HDR? I.e. merge several pictures into an HDR file?

Flagging? I can’t see how to flag an item as rejected for example?

My own presets that I was using on desktop, that I did import into Lightroom CC on my desktop

Colour adjustments, like saturation, Hugh, luminance, the latter of which I often use to darken the blue sky.

Does our LR-Queen have a book on the mobile version (could not see it mentioned in the eBook I have)?

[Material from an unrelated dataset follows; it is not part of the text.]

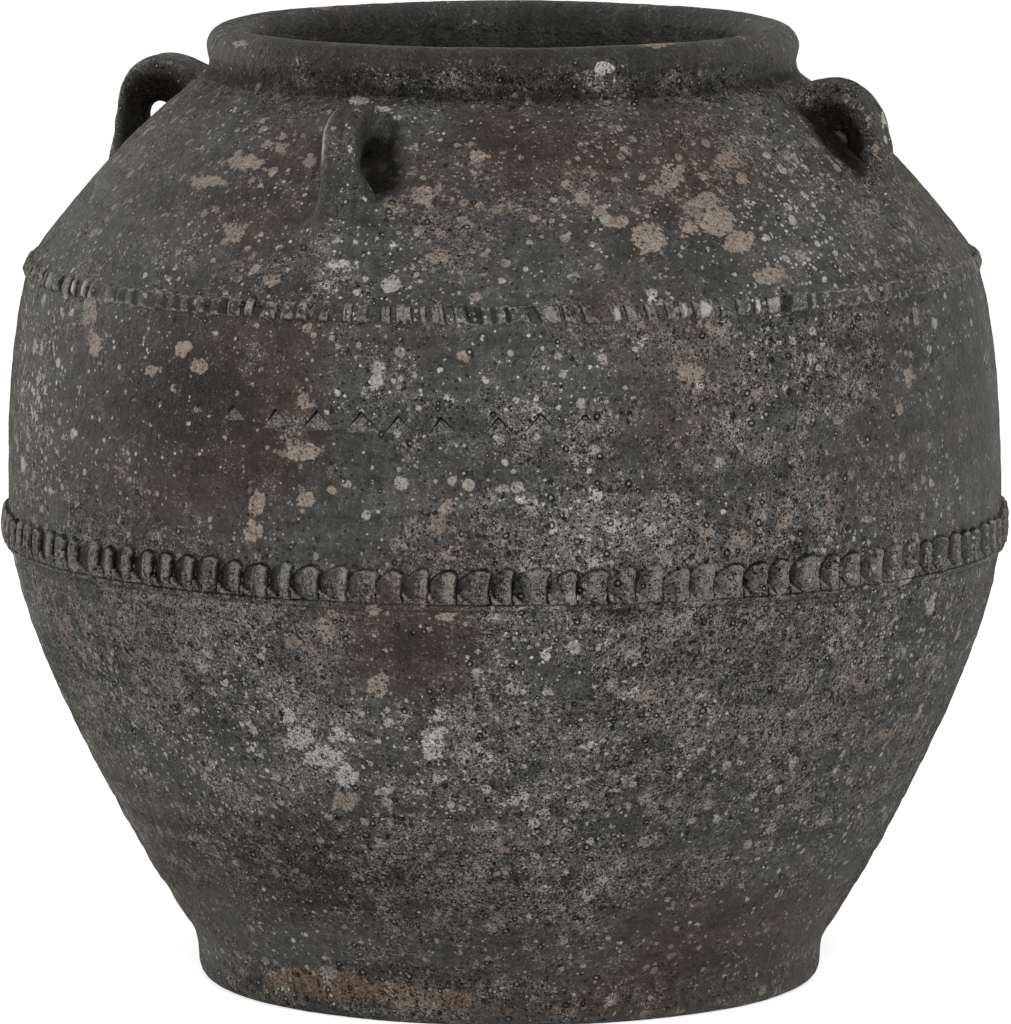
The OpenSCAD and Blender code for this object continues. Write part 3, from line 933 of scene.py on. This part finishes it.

Any help appreciated thanks


----------



## Victoria Bampton (Apr 22, 2019)

I do! Edit Like a Pro covers all of the CC cloud-based apps, whether CC on the desktop or mobile devices (or web or appleTV, for that matter) excluding Classic, and The Missing FAQ focuses on Classic. There's lots of confusion on whether people are using CC or Classic on the desktop.

Assuming we are talking CC all the way (not Classic), the main ones that spring to mind are creating copies, merging HDR/pano, editing the capture time, grouping into stacks and pasting to multiple photos. There's probably some minor bits I've forgotten, but they're aiming for feature parity across all of the CC apps.

You can do flagging, presets and practically all of the edit adjustments on mobile as well as desktop.


----------